Pertanyaan bodoh yang pernah aku tanyakan pada diriku sendiri, "Mengapa aku sebodoh ini?"
Sampai saat ini belum ada jawaban lain, selain karena aku memang bodoh. Lalu, apakah orang akan menerima sebuah kebodohan, hal monoton, hidup yang hambar, dengan ekspresi yang riang dan ikhlas? Aku tak tahu.
Orang bilang, kepribadian orang sedikit banyaknya akan terpengaruh oleh lingkungan. Ada beberapa hal yang aku sepakati. Misalnya, dua kakakku adalah perempuan, maka secara tidak langsung ada sifat-sifat perempuan yang terinjeksi dalam diriku. Mungkin ini yang membuat diriku agak sensitif. Ternyata aku bukan lelaki yang paripurna, pikiranku pernah mengatakan demikian.

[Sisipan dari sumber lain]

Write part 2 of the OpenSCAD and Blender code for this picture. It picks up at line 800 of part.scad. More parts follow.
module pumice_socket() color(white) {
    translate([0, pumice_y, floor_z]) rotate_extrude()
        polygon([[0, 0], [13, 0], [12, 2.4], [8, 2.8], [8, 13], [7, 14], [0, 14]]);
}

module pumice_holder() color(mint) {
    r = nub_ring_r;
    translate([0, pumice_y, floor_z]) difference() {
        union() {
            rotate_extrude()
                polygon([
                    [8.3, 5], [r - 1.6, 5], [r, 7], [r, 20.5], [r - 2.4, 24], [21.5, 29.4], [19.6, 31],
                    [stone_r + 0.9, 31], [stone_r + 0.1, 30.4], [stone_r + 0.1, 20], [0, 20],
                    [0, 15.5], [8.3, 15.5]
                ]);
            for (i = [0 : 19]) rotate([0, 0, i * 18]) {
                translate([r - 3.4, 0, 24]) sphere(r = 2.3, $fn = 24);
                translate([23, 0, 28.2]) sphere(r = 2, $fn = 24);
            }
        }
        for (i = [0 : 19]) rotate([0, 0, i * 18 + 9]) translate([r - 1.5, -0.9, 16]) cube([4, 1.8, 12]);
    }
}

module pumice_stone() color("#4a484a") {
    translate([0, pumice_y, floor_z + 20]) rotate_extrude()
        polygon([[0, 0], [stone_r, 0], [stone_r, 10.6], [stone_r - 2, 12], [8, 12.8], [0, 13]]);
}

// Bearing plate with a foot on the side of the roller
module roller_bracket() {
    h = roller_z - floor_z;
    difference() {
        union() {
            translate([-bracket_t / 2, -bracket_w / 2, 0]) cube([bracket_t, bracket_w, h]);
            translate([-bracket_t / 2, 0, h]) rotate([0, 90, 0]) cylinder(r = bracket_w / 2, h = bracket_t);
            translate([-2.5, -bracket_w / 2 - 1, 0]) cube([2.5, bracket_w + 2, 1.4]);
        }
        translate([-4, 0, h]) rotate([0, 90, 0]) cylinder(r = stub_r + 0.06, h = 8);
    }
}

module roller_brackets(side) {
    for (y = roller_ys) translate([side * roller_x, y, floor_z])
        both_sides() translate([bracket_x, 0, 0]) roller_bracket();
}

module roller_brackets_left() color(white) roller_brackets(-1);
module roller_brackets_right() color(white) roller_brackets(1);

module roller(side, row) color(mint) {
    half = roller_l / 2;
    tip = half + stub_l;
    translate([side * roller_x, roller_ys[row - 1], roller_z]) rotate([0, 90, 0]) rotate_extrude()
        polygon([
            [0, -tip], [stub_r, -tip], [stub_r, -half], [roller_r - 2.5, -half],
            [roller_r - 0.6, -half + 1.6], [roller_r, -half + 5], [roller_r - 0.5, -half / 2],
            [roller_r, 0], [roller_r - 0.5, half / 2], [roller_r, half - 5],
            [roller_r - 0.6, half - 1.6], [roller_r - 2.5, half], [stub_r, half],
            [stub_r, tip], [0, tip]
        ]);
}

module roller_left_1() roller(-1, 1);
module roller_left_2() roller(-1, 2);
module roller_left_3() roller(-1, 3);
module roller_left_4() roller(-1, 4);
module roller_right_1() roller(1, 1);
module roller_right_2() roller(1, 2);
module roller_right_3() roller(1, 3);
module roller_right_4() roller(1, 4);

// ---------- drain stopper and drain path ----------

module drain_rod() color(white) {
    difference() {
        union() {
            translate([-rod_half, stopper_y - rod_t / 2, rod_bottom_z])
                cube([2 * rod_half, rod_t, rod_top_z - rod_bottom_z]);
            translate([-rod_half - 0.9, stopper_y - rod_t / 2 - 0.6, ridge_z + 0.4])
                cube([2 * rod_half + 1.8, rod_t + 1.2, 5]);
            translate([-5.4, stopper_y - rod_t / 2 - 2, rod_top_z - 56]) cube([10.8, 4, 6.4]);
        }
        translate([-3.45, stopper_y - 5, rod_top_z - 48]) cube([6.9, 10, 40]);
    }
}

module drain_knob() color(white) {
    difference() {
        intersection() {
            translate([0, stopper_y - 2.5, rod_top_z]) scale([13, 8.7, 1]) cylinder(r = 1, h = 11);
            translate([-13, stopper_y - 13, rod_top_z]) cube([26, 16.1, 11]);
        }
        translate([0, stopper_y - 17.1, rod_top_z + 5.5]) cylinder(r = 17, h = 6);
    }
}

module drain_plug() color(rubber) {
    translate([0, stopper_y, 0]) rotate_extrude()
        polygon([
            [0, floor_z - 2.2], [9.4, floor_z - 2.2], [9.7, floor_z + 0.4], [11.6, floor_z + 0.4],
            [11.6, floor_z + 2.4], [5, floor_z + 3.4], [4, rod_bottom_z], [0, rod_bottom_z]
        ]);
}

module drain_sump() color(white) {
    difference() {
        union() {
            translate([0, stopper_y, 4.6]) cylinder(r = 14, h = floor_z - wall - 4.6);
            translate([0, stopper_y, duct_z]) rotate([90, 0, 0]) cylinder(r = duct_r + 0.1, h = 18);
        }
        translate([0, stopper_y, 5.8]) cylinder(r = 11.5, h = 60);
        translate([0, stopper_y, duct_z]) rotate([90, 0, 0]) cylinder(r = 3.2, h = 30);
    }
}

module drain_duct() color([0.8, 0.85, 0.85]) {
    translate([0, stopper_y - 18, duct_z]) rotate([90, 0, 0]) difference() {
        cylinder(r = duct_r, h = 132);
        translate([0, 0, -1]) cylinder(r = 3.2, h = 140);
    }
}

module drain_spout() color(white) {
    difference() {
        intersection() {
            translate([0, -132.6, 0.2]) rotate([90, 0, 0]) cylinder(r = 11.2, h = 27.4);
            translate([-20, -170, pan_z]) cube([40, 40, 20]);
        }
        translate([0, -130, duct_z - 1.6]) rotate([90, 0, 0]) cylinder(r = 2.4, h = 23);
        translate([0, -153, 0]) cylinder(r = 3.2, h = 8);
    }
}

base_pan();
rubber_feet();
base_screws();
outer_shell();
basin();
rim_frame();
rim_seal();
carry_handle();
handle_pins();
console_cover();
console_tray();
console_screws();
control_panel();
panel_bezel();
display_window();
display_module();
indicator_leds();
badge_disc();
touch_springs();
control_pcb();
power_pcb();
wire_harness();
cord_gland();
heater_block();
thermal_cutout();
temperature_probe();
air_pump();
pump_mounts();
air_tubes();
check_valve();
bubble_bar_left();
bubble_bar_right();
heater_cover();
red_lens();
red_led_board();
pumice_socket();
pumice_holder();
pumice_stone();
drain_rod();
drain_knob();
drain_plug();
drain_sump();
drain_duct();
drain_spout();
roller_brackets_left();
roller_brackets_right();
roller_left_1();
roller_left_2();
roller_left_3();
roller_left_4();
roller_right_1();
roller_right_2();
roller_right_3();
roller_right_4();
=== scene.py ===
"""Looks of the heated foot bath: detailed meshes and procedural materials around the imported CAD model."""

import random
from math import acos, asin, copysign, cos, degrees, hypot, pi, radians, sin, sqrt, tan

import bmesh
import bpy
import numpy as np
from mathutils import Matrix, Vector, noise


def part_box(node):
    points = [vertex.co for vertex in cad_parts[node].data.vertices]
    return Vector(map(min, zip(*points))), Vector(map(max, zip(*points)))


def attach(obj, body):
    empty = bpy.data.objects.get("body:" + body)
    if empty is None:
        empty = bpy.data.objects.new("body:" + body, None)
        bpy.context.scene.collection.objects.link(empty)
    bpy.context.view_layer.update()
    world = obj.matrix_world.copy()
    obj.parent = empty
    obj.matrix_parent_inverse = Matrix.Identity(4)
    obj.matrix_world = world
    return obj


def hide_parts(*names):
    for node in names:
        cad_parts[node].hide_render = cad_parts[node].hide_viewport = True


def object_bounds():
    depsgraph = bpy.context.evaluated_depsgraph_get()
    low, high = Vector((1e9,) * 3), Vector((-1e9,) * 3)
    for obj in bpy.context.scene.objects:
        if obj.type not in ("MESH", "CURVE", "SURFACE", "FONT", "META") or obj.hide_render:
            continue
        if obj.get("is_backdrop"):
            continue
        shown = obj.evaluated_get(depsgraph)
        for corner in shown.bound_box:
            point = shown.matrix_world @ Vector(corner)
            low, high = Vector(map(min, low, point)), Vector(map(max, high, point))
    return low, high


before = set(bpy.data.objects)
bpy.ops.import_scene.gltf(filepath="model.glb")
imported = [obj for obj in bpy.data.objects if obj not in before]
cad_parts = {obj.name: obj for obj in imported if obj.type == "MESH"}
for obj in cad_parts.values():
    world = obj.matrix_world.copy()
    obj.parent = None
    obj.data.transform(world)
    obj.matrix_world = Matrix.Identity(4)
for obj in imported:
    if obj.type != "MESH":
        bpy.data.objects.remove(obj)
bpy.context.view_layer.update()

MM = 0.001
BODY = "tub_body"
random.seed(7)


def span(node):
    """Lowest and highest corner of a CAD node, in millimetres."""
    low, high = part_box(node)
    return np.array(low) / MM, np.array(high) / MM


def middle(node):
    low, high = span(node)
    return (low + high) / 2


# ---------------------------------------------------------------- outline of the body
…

Sering aku ingin menampar diriku sendiri. Lalu sedikit perasaan 'tak peduli' memberikanku sedikit kekuatan. Bahwa kehidupan ini dinamis, ada orang-orang yang lebih pelik permasalahan hidupnya. Maka segala kemiskinan warna yang kumiliki sebisa mungkin bisa kuredam.
Namun, kadang-kadang tak bisa dicegah. Aku minta maaf kepada siapapun, aku tak pernah berhenti belajar, meski masih terkesan tak kunjung pandai.

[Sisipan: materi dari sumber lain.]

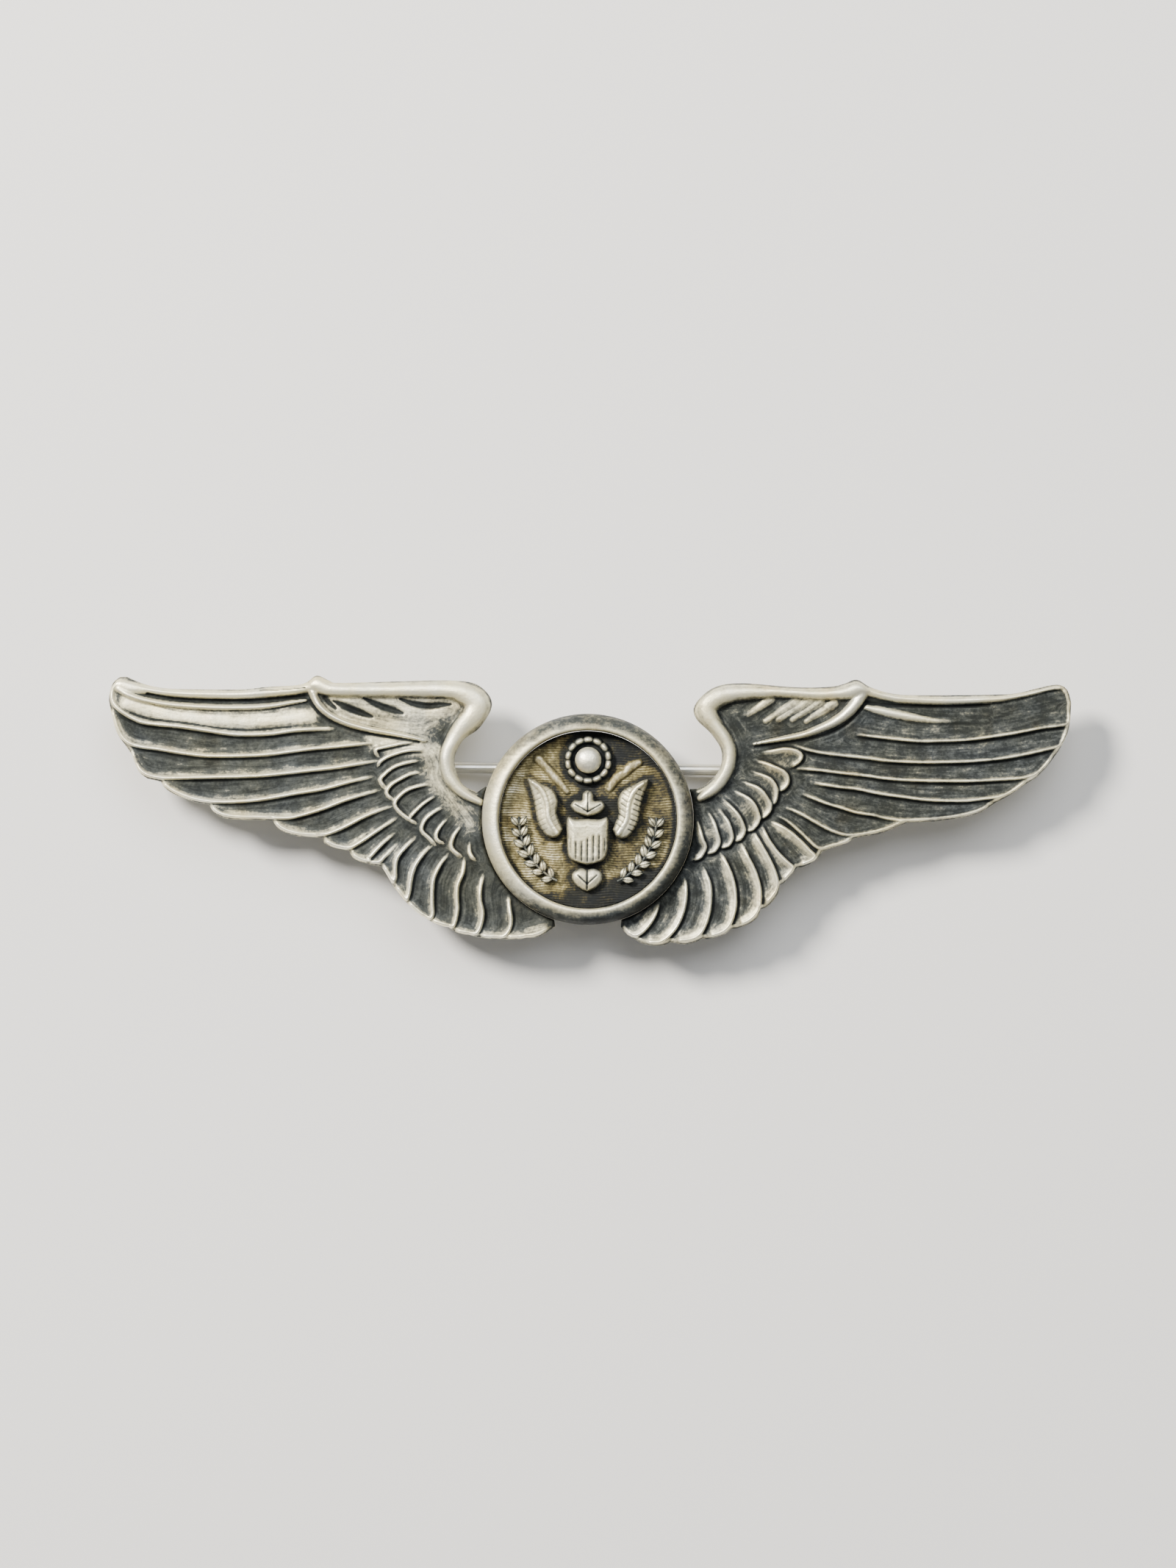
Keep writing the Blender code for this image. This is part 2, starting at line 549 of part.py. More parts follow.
def make_rotor(centre, steel):
    """The catch's turning sleeve: a C with a flange at each end and a thumb tab on one."""
    flange_from = CATCH_HALF + RUNNING
    flange_to = flange_from + ROTOR_FLANGE_THICK
    profile = [(ROTOR_BORE, -flange_to), (ROTOR_FLANGE, -flange_to), (ROTOR_FLANGE, -flange_from),
               (ROTOR_RADIUS, -flange_from), (ROTOR_RADIUS, flange_from), (ROTOR_FLANGE, flange_from),
               (ROTOR_FLANGE, flange_to), (ROTOR_BORE, flange_to)]
    mesh = bmesh.new()
    step = math.radians(360 - 2 * ROTOR_GAP_HALF) / ROTOR_STEPS
    loops = []
    for turn in range(ROTOR_STEPS + 1):
        angle = math.radians(ROTOR_GAP_HALF) + turn * step
        loops.append([mesh.verts.new((x, r * math.sin(angle), -r * math.cos(angle))) for r, x in profile])
    rim = []
    for one, two in zip(loops, loops[1:]):
        for index in range(len(profile)):
            following = (index + 1) % len(profile)
            wall = mesh.faces.new((one[index], one[following], two[following], two[index]))
            if profile[index][0] == profile[following][0] == ROTOR_FLANGE and profile[index][1] > 0:
                rim.append(wall)
    mesh.faces.new(loops[0])
    mesh.faces.new(loops[-1])
    bmesh.ops.recalc_face_normals(mesh, faces=mesh.faces)
    bmesh.ops.triangulate(mesh, faces=[face for face in mesh.faces if len(face.verts) > 4])

    # The thumb tab grows straight out of the last walls of one flange's rim.
    tab = rim[-THUMB_WALLS:]
    outward = sum((wall.normal for wall in tab), Vector()).normalized()
    grown = bmesh.ops.extrude_face_region(mesh, geom=tab)
    bmesh.ops.delete(mesh, geom=tab, context="FACES_ONLY")
    tip = [part for part in grown["geom"] if isinstance(part, bmesh.types.BMVert)]
    bmesh.ops.translate(mesh, verts=tip, vec=outward * (THUMB_LENGTH - ROTOR_FLANGE))
    bmesh.ops.translate(mesh, verts=mesh.verts, vec=centre)
    place("catch_rotor", mesh, steel, centre)


def main():
    clear_scene()
    silver = metal("oxidised_silver", (0.62, 0.6, 0.55), 0.38)
    ring_silver = metal("satin_silver", (0.66, 0.62, 0.53), 0.34)
    toned = metal("toned_silver", (0.3, 0.25, 0.16), 0.5)
    nickel = metal("nickel_findings", (0.5, 0.48, 0.42), 0.35)
    steel = metal("pin_steel", (0.56, 0.55, 0.52), 0.28)
    make_front(silver, ring_silver, toned)
    make_crest(silver)
    make_hinge(nickel, steel)
    make_pin(steel)
    make_catch(nickel, steel)


main()
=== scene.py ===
"""Looks of the aircrew wings badge: struck silver wings, ringed centre with a small crest,
and the pin, hinge and catch behind. Lengths in the tables below are millimetres."""

import math

import bpy
import numpy as np
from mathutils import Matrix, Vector


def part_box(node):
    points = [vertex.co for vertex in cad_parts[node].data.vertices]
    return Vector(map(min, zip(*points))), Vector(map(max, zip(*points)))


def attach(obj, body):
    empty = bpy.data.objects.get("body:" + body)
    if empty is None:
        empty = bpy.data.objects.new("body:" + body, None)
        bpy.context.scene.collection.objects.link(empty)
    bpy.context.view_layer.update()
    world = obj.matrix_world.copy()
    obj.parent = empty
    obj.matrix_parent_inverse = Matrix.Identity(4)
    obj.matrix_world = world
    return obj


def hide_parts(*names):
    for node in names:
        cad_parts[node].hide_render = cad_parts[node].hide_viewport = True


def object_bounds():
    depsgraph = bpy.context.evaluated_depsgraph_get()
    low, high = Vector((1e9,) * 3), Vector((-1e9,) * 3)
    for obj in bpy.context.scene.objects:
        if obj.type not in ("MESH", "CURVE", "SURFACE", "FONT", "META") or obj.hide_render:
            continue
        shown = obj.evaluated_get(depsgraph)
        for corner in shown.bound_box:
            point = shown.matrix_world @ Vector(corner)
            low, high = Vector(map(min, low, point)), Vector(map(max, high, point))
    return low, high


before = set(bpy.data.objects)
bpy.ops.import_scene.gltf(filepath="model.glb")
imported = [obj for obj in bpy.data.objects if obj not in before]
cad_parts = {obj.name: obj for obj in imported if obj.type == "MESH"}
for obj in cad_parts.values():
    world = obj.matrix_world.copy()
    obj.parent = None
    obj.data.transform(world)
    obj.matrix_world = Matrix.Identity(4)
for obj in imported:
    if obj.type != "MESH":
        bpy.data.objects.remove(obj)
CAD_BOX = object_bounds()
MM = 0.001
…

Satu hal lagi yang ingin aku katakan, adalah perihal hobi. Entah, sejak dulu aku tidak tahu hobiku apa. Maka aku mengerti betapa senangnya orang yang sedang melakukan hobiya. Sebuah perasaan yang aku sendiri tidak bisa menjangkau. Hanya saja aku masih belum mengerti, mengapa akhir-akhir ini aku sedikit sentimen. Mungkin karena aku terlalu sering melihat orang begitu bahagia melakukan hobinya. Atau aku yang terlalu sensitif, bahwa aku keriapkali dianggap tidak ada. Ah, aku sering berlebihan. Aku ingin sekali diperhatikan, padahal aku tak punya hal menarik untuk diperhatikan.
Tapi jujur, aku iri terhadap orang yang bisa membuat kekasihku lebih semangat 'ngobrol' dibandingkan denganku. Aku minta maaf akan semua itu.